Last season, the losing team was kept to 25 points or fewer 13 times in the opening 18 games. This season, there are just seven instances of teams being held to 25 or fewer over the 15 matches. The Blues are the only team to be kept to 21 or fewer twice – 14 their opener against the Chiefs, and 21 the next weekend against the Highlanders.

Again, we’re only three rounds in, but just one bonus point win separates the Queensland Reds in second place, and the Crusaders in ninth.

So, what’s the reason for the early-season points spree? Why have games been so high-scoring, so free-flowing, so seemingly played as all-out attack?

Beauden Barrett’s Blues outgunned the Hurricanes as their title defence kicked into gear (Photo by Hagen Hopkins/Getty Images)

Well, that’s probably harder to quantify. No coach wants to concede points, and no defence coach wants to concede more points than this time last year. Certainly not with pre-season still visible in the rear-view mirror.

It is harder to say why, and it’s not even clear the coaches themselves can explain it.

“Winning ugly as they say, but it was also a beautiful win,” Queensland coach Les Kiss said after his side had to score in the 80th minute to beat the Western Force 28-24 in Perth.

“Can they exist in the same space? I’m not sure.

“That’s what this comp’s going to offer. We’ve already seen it, there’s jeopardy, teams that can come back from anywhere. There is no given at the moment. And that’s in every game so far.

“Super Rugby is alive and healthy and kicking, and it showed it again today.”

The competition is tough, because you’ve got to spit out performances every week, and to be able to do that consistently you’ve got to have good depth.

At this early point in a season, it’s not unusual to hear a coach use descriptors such as rusty and clunky, or talk of his team having to blow off cobwebs. Yet there was Kiss trying to polish an ‘ugly win’ into a thing of beauty. It speaks to how close teams are already seeing Super Rugby Pacific, and how the consolidation of Rebels players is impacting the competition further than just the four Australian sides.
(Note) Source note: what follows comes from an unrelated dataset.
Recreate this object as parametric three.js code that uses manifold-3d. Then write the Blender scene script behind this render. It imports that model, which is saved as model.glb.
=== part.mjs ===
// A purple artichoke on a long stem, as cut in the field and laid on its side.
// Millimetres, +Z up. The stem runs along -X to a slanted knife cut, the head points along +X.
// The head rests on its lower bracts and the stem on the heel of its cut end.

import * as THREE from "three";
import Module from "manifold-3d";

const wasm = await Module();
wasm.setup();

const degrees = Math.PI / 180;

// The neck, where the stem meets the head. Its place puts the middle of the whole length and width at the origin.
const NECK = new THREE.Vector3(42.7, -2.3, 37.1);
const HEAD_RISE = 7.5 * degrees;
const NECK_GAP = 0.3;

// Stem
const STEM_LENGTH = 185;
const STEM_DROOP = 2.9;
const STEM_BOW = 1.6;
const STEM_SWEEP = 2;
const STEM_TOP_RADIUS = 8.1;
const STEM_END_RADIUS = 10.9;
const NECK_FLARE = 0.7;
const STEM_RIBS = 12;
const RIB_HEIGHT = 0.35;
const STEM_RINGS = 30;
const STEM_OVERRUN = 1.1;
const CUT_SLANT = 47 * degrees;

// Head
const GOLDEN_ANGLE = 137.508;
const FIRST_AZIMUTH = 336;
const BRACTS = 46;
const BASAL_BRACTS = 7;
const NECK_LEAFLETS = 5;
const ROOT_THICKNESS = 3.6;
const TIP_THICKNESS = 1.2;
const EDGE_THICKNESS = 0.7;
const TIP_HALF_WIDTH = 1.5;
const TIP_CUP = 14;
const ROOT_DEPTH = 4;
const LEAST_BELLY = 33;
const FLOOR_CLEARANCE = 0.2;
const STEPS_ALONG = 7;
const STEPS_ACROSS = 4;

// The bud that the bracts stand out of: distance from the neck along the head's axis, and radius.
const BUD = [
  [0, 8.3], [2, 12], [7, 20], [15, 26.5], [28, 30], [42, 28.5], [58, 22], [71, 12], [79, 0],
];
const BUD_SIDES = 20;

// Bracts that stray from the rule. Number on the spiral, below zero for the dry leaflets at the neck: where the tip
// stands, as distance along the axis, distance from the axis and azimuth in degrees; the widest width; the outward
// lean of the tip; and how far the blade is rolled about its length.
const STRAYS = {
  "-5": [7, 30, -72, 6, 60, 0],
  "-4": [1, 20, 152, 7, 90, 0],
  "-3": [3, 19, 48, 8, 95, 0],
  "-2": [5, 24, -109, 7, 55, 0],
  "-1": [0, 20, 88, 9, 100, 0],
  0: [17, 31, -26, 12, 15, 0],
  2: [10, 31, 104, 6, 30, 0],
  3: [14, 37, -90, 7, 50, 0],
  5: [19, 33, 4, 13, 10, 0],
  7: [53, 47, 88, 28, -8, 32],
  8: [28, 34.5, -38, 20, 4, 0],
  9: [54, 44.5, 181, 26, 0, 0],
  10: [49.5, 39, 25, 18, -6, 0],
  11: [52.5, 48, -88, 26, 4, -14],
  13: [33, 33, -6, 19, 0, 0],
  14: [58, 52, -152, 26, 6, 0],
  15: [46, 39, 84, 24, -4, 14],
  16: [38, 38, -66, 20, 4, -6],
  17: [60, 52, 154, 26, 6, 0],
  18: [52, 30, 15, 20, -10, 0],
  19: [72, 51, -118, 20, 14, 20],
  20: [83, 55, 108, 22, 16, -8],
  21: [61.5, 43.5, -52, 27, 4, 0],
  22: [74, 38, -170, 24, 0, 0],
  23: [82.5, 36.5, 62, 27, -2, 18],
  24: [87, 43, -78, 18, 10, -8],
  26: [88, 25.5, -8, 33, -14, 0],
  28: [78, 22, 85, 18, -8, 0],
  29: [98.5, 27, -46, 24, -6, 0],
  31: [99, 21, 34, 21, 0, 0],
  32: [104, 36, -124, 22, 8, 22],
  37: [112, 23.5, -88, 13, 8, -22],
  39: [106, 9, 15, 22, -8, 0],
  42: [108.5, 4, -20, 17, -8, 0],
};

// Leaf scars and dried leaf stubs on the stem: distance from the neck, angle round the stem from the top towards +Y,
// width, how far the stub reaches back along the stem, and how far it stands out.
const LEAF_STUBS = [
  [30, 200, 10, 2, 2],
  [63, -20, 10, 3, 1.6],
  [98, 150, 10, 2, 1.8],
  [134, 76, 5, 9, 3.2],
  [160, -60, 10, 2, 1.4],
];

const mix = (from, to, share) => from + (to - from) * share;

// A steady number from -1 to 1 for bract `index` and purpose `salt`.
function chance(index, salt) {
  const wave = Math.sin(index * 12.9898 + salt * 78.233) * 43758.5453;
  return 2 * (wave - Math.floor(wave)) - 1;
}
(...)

There have already been examples of coaches being strategic around team selection and travel, and even targeting certain games more than others.

“We moved on pretty quickly (from the round two win over the Blues),” Highlanders coach Jamie Joseph said on Friday night after his side held on for a 31-29 win against the fast-finishing Moana Pasifika.

“We didn’t even really review the Blues game because in my mind, this game was going to be a lot more difficult.

“The competition is tough, because you’ve got to spit out performances every week, and to be able to do that consistently you’ve got to have good depth.”

Glen Jackson’s Fijian Drua have been on the wrong end of several close defeats (Photo by SAEED KHAN/AFP via Getty Images)

The Drua remain winless heading into this weekend, when they’ll host the Chiefs in Lautoka. After losing to the Brumbies in Suva on opening weekend, tight losses followed in Napier and Sydney.

In a bid to get game time into as many players as possible early in the season, the Drua have been making mass changes amid short turnarounds and long transit legs. That has left combinations and cohesion lacking at times, but with two four-point losses and a five-point loss to start their season, Drua coach Glenn Jackson knows it’s nowhere near panic stations yet.

“No, I wouldn’t say it’s must-win yet. This competition’s going to be a lot tougher than previous competitions, in terms of where we’re at,” he said after Friday’s defeat at the Waratahs.

“I think you’ll probably need seven wins and a fair few bonus points (to make the play-offs).

I don’t think we’re at must-win for the competition; it would just be must-win for the boys, to reward the hard work they’ve put in.

“One thing is when we’re losing, we’re picking up bonus points which are going to be really important at the end of the year, but as we know, this competition without the Rebels now has become extremely tough, and every point is going to be important.

“So, I don’t think we’re at must-win for the competition; it would just be must-win for the boys, to reward the hard work they’ve put in.”

The bonus points view is a good one. The majority of bonus points earned in the first three rounds last season were for scoring three tries more than the opposition, while three quarters of bonus points in 2025 have gone to the losing side getting to within seven points of the victors.

With eleven games to come, Jackson can still see plenty of opportunity to pick up the number of wins he suspects his team will need. And those three bonus points the Drua already have could easily be what puts them ahead of others with similar records.

And already, we’ve seen a surprising number of games decided minutes either side of the final siren. Four of the five round three games featured tries scored after the 75th minute.

Stephen Larkham
Brumbies head coach Stephen Larkham has taken a philosophical view of the opening rounds of the season (Photo Cameron Spencer/Getty Images)

“The games are coming down to the wire,” ACT Brumbies coach Stephen Larkham noted after their loss in Hamilton, and in which an 80th-minute gaffe handed the Chiefs a bigger winning margin than perhaps they deserved.

“Every game I’ve watched this year has been determined in the last ten minutes.

“Something I know we’re searching for as a competition, we want to make sure that every game is competitive right to the end, and I think what I’ve seen in the competition so far is every team has prepared much better than last year.”

So, what does it all mean for round four? Goodness knows. Unpredictability is what you want in a tournament. If, on any given weekend, any team can beat any other, then your competition is in a good place. Unless you’re a coach, of course.

And even just three rounds in, the Super Rugby Pacific supremos already know they’re in for a tricky season.